**What the task requires:**
Count lines, not occurrences: report how many lines in the records hold the string "materials", and nothing else.

**The records:**
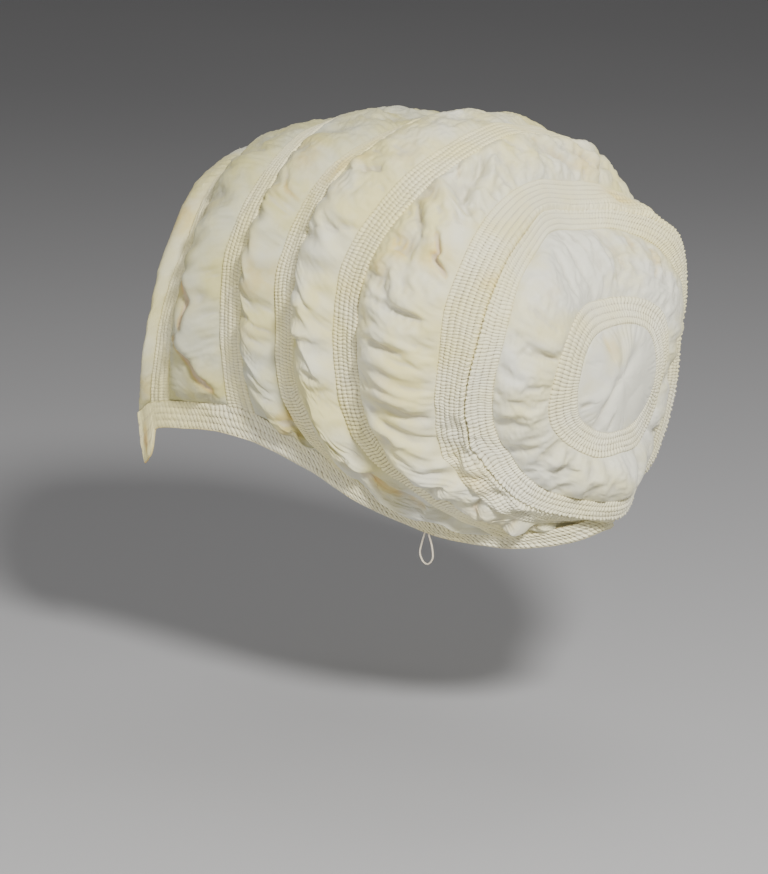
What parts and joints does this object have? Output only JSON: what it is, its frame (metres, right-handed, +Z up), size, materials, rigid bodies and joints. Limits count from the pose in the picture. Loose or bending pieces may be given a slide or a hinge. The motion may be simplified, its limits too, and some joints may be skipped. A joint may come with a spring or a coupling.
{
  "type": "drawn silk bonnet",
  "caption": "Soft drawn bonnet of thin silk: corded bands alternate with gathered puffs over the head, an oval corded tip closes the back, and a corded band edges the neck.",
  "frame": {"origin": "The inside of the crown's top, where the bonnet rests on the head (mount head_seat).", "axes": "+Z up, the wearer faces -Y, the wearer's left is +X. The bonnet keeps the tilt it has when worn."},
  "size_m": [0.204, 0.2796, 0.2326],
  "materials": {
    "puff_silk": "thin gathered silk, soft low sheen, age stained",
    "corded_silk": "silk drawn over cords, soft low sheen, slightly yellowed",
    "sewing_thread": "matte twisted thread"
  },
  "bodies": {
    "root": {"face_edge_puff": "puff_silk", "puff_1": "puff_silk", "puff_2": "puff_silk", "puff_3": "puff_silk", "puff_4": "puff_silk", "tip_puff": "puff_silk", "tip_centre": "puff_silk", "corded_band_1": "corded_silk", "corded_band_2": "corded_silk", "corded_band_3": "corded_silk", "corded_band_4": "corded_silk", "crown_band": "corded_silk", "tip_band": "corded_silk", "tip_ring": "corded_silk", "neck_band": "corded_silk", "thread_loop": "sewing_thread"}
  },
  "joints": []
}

* * *

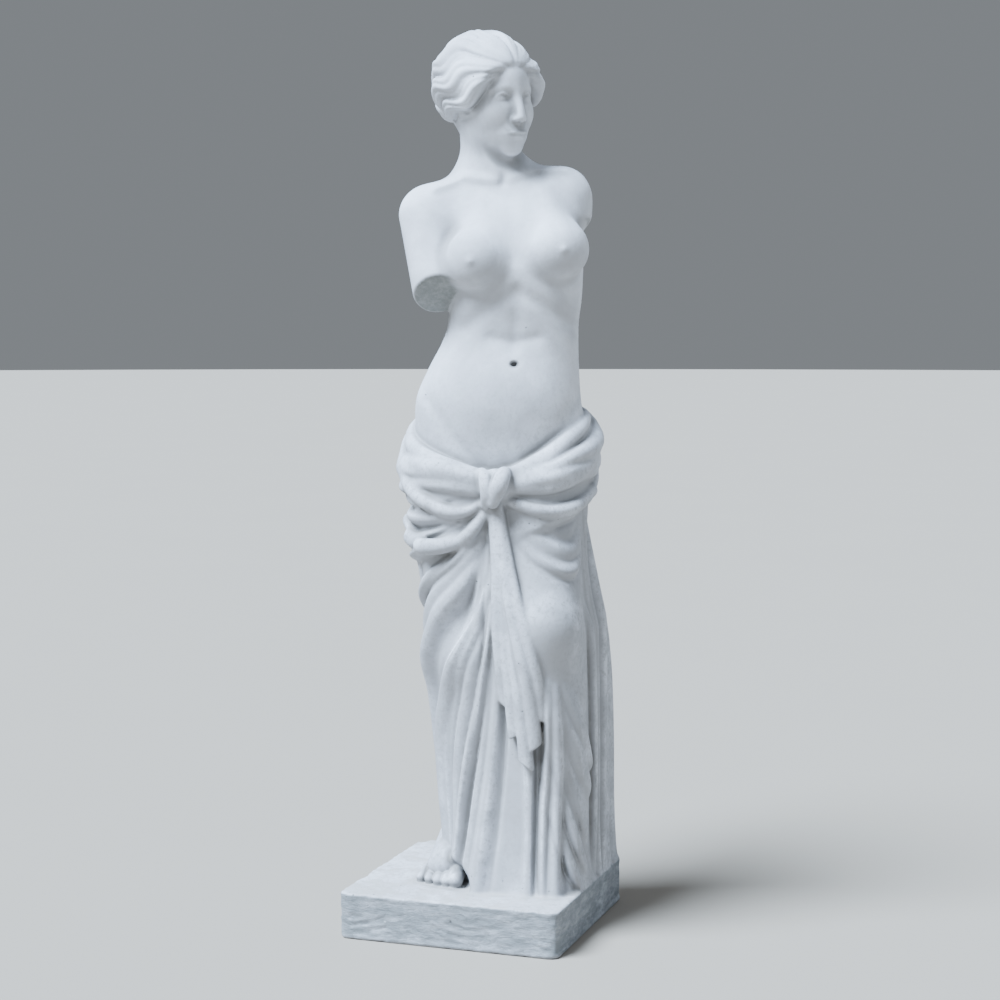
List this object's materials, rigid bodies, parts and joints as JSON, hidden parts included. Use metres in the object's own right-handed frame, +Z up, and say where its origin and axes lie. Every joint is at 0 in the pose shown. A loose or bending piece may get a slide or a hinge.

--

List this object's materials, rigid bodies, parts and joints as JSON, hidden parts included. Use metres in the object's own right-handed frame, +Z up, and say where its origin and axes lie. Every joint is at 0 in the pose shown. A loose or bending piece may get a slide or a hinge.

**Task result:**
4